Complementing the Artha Shastra and the Dharma Shastra, to which it makes frequent reference, the Kama Sutra, in the words of translator Alain Daniélou, offers “a picture of the art of living for the civilized and refined citizen, competing in the sphere of love, eroticism, and the pleasures of life.” The text of the Kama Sutra is divided into seven books, which together address all aspects of a man’s adult life.

The target audience of the work includes both the rasikas (connoisseurs) within the Gupta ruler’s court and the city dwellers, or nagaraka, a class of men who possess both the wealth and leisure to cultivate artistic pursuits. As Book 1 makes clear, one must possess all the conveniences and facilities of a nagaraka to properly enjoy sensual pursuits. The author recommends establishing a pleasant home within the confines of a city and equipping its spacious rooms with comfortable beds, garden access, and plenty of fresh flowers. Vatsyayana’s ideal city may be his native Pataliputra, but he refers to other cities in India, including Gandhara and Bactria. In these details, as well as in the rules of etiquette discussed throughout the text, the Kama Sutra offers a useful source of information on the culture of Indian cities during the first century. Book 2, which contains a discussion of recommended sexual techniques, is undoubtedly the most-translated and the reason the Kama Sutra is frequently, but erroneously, thought to be exclusively and explicitly a sex manual. Books 3 through 7 go on to advise young men on how to approach virgins, how to marry and establish their own households, and how to conduct extramarital affairs and seduce other men’s wives.
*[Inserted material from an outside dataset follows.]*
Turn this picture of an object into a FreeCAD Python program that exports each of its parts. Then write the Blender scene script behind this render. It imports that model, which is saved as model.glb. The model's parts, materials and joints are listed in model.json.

Book 6 discusses the patronage of courtesans, and Book 7 addresses the aging man’s anxieties about how to preserve his attractiveness and his libido.

Throughout, the Kama Sutra’s advice reveals the standards and habits of conduct for men and women of various classes. Some of the advice seems surprisingly progressive; for example, the text makes reference to same-sex relationships and acknowledges the existence of variant groups later marginalized in many societies. In fact, according to Vatsyayana, male homosexual prostitutes are people to know in Indian society; they symbolize good luck and should be invited to weddings to bestow good fortune on the newlyweds. Courtesans, too, are considered essential members of an urban society. The courtesans were themselves art lovers, or rasikas, who perfected techniques of music and dance. A number of these courtesans fulfilled religious roles as temple dancers.

The Kama Sutra, though directed at men, acknowledges that women can be equal participants in erotic activities and equally capable of sexual pleasure. For example, Books 3 and 4 contain information instructing women on how to attract men and how to be good wives. It tells a wife how to keep her husband happy, and how to deal with his infidelity, recommending that she scold him both when they are alone and in company. At the same time, the Kama Sutra contains instructions that some readers may find objectionable. If a young girl is too resistant to advances, for instance, the text recommends getting her drunk and then taking advantage of her. Also, while it presumes that a good wife is faithful, the attention devoted to discussing extramarital affairs suggests that many wives were not. Overall, the main purpose of the Kama Sutra is to explain how supreme enjoyment of the divine can be achieved through the successful blending of eroticism and mysticism. It therefore serves as both a popular manual on erotic practices and as a sacred text. In later periods of Indian history, the pursuit of pleasure was relegated to a lesser status in the context of Hindu life. However, sections of the Kama Sutra continued to be used as a text in Indian schools, though with much of the erotic material excised. Certain later commentaries inserted concepts such as suttee, the requirement that a widow cast herself on her dead husband’s funeral pyre, into a text originally free of these ideas. The great popularity of the Kama Sutra in the Western world rested for a long time on its misinterpretation as a pornographic text. Victorian adventurer Sir Richard Burton obtained and published an English translation of the Kama Sutra in 1883. Burton’s version focused on the erotic material, largely ignoring the spiritual seriousness of the advice, which reflected the tendencies of Burton’s own society to limit the agency of and deny the capacity for sexual pleasure to women.More recent translations, such as the one undertaken by Professor Wendy Doniger, attempt to do justice to the original work. In Doniger’s words, the Kama Sutra reflects a time “when the erotic was associated with all that was bright, shining and beautiful in the ordinary world.” For this reason, its appeal is universal; as Daniélou observes, “the Kama Sutra retains a surprising topicality. It is a breviary of love valid for all times and places.”